Single by Hotboii

from the album Kut Da Fan On
- Released: April 27, 2020
- Length: 2:04
- Label: 22; Hitmaker;
- Songwriters: Javarri Walker; Kevin Webb; Henock Siyoum;
- Producers: K Hendrix; LilHBeats;

Hotboii singles chronology
| "Where the Love" (2020) | "Don't Need Time" (2020) | "They Don't Know" (2020) |

Music video
- "Don't Need Time" on YouTube
- "Don't Need Time (Remix)" on YouTube

= Don't Need Time =

2020 single by Hotboii

"Don't Need Time" is a song by American rapper Hotboii, released on April 27, 2020 with an accompanying music video. It is the fifth single from his debut mixtape Kut Da Fan On (2020) and is considered his breakout hit. The song was produced by K Hendrix and LilHBeats.

==Composition==
"Don't Need Time" is a piano-driven song and tribute to Hotboii's deceased friend Wolph. It sees Hotboii questioning and reflecting on his loss, as well as violence in the streets and the harsh realities of living there.

==Remix==
On August 25, 2020, an official remix of the song featuring American rapper Lil Baby was released. In his verse, Lil Baby reflects on the violence during his time in the streets, his substance abuse and how the death of fellow rapper Marlo has impacted him.

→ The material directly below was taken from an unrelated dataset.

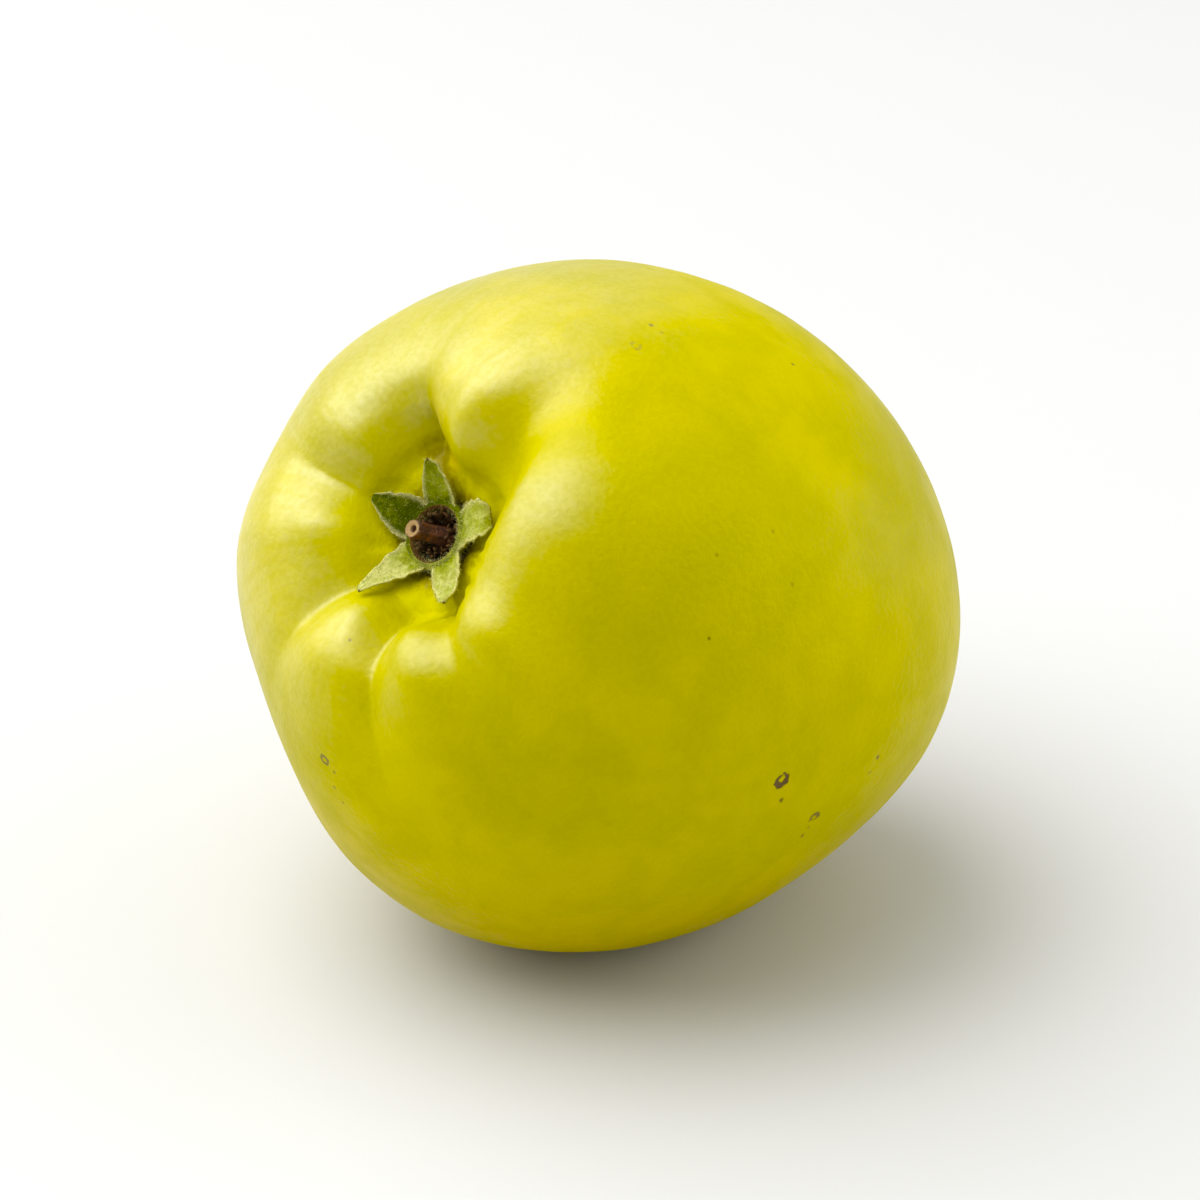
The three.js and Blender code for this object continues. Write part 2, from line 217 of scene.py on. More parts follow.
@dataclass(frozen=True)
class SkinForm:
    """The fruit's outer form in its own frame, in mm: azimuth 0 on x, the axis on z, the calyx end up.

    The profile's points are its stations, as distances from the axis and heights, from the eye to the stem.
    The widening is the azimuth, the width and the depth of the basin's wide side.
    """

    tilt: float = 36.7
    spot_depth: float = 1.3
    spot_blend: float = 0.3
    rib_height: float = 0.35
    part_rings: int = 57
    part_segments: int = 84
    profile: tuple[tuple[float, float], ...] = (
        (0, 28.0), (3.4, 28.3), (4.7, 30.6), (6.4, 33.7), (9.6, 36.7), (14.2, 38.5), (19.6, 37.9),
        (26.7, 33.2), (33.1, 25.6), (38.1, 15.5), (40.6, 3.8), (40.3, -8.1), (37.2, -19.5), (31.4, -29.6),
        (24.0, -37.8), (17.0, -43.2), (11.4, -46.8), (6.6, -47.4), (3.6, -45.8), (0, -45.2),
    )
    furrows: tuple[Furrow, ...] = (
        Furrow(25, -1.5, 2.8, 1.9, 1.1, 3.8, 6.3),
        Furrow(31, 0, 2.6, 5.0, 1.7, 4.0, 6.8),
        Furrow(-50, 8.5, 3.8, 5.2, 1.8, 4.6, 7.6),
        Furrow(-126, 0, 1.6, 2.2, 1.5, 4.6, 7.2),
        Furrow(-162, 0, 2.4, 2.4, 1.3, 4.6, 8.2),
        Furrow(155, 0, 2.2, 2.8, 1.4, 4.6, 7.6),
        Furrow(87, 0, 1.8, 3.4, 1.4, 4.2, 7.0),
    )
    knobs: tuple[Knob, ...] = (
        Knob(64, 1.4, 17, 2.8, 5.0),
        Knob(9, 0.6, 9, 2.8, 5.0),
        Knob(-15, 2.5, 17, 2.4, 5.2),
        Knob(-71, 2.4, 23, 4.4, 7.0),
        Knob(-112, 1.4, 9, 4.2, 6.2),
        Knob(-142, 1.9, 12, 3.4, 5.4),
        Knob(180, 1.5, 19, 3.0, 4.8),
        Knob(113, 1.7, 19, 2.6, 4.8),
    )
    swellings: tuple[Swelling, ...] = (
        Swelling(61, 144, 16, -1.6),
        Swelling(124, -128, 36, -2.4),
        Swelling(88, 176, 26, 1.4),
        Swelling(126, -58, 30, 1.0),
        Swelling(112, 30, 40, 0.8),
        Swelling(171, 70, 9, 1.6),
    )
    widening: tuple[float, float, float] = (-132.0, 44.0, 2.9)

    @property
    def stations(self) -> int:
        """The number of the profile's last station."""
        return len(self.profile) - 1

    def furrow_depth(self, station: Array, azimuth: Array, radius: Array) -> Array:
        """How far the furrows take the skin in.

        Args:
            station: places along the profile.
            azimuth: places round the axis, in degrees.
            radius: distances from the axis, in mm.

        Returns:
            Depths in mm, 0 or more.
        """
        depth = np.zeros_like(station)
        for f in self.furrows:
            strength = band(station, 1.7, 3.6, f.fade, f.end)
            across = radius * np.radians(wrapped(azimuth - f.azimuth - f.drift * (station - 4)))
            depth += f.depth * strength * np.exp(-np.abs(across / f.width) ** f.sharpness)
        return depth

    def growth(self, station: Array, azimuth: Array, direction: Array) -> Array:
        """How far knobs, swellings, ribs and the basin's wide side move the skin out.

        Args:
            station: places along the profile.
            azimuth: places round the axis, in degrees.
            direction: unit vectors from the fruit's middle.

        Returns:
            Offsets in mm.
        """
        offset = np.zeros_like(station)
        for k in self.knobs:
            strength = band(station, k.start, k.full, 5.2, 9.5)
            offset += k.height * strength * hump(azimuth, k.azimuth, k.width)
        middle, width, depth = self.widening
        strength = band(station, 2.0, 3.2, 4.0, 6.4)
        offset -= depth * strength * hump(azimuth, middle, width)
        for s in self.swellings:
            polar = math.radians(s.polar)
            centre = outward(s.azimuth, math.sin(polar), math.cos(polar))
            angle = np.degrees(np.arccos(np.clip(direction @ centre, -1, 1)))
            offset += s.height * np.exp(-((angle / s.width) ** 2))
        ribs = band(station, 9, 15, 16.5, 18)
        return offset + self.rib_height * ribs * np.cos(5 * np.radians(azimuth) + 0.6)

    def points(self, t: Array, azimuth: Array, extra: Array | float = 0.0) -> Array:
        """Points of the skin in the fruit's own frame.

        Args:
            t: places from the eye, 0, to the stem, 1.
            azimuth: places round the axis, in degrees.
            extra: a further offset along the skin's normal, in mm.

        Returns:
            The points in mm, with one more axis than t.
        """
        step = 1e-3
        q = spline(self.profile, t)
        along = unit(spline(self.profile, t + step) - spline(self.profile, t - step))
        direction = unit(outward(azimuth, q[..., 0], q[..., 1]))
        station = t * self.stations
        offset = self.growth(station, azimuth, direction) + extra
        offset = offset - self.furrow_depth(station, azimuth, q[..., 0])
        radius = np.maximum(q[..., 0] - along[..., 1] * offset, 0.0)
        return outward(azimuth, radius, q[..., 1] + along[..., 0] * offset)

    def turned(self, points: Array) -> Array:
        """Points turned from the fruit's own frame to the row's."""
        a = math.radians(self.tilt)
        basis = np.array([(0, math.sin(a), math.cos(a)), (-1, 0, 0), (0, -math.cos(a), math.sin(a))])
        return points @ basis

    def place(self) -> Array:
        """The shift that lays the fruit on the ground, worked out from the part's own coarser rings."""
        t = np.arange(self.part_rings + 1) / self.part_rings
        azimuth = np.arange(self.part_segments) * 360 / self.part_segments
        grid = self.turned(self.points(*np.meshgrid(t, azimuth, indexing="ij"))).reshape(-1, 3)
        low, high = grid.min(0), grid.max(0)
        return np.array([-(low[0] + high[0]) / 2, -(low[1] + high[1]) / 2, -low[2] - self.spot_depth])

    def rested(self, z: Array) -> Array:
        """Heights after resting: flat under the spot, then rounding smoothly into the skin above."""
        blend = (z + self.spot_blend) ** 2 / (4 * self.spot_blend)
        return np.where(z < -self.spot_blend, 0.0, np.where(z < self.spot_blend, blend, z))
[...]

A music video was released alongside the remix. It pays homage to Salaythis Melvin, a friend of Hotboii who was shot and killed by police outside a mall in Orlando on August 7, 2020, opening with a news story about the killing. Hotboii is seen in a cemetery as he watches the police shooting a Black man on his phone. He and his crew also pour out several bottles of liquor during Lil Baby's verse.

==Certifications==

| Region | Certification | Certified units/sales |
| United States (RIAA) | Platinum | 1,000,000^{‡} |
^{‡} Sales+streaming figures based on certification alone.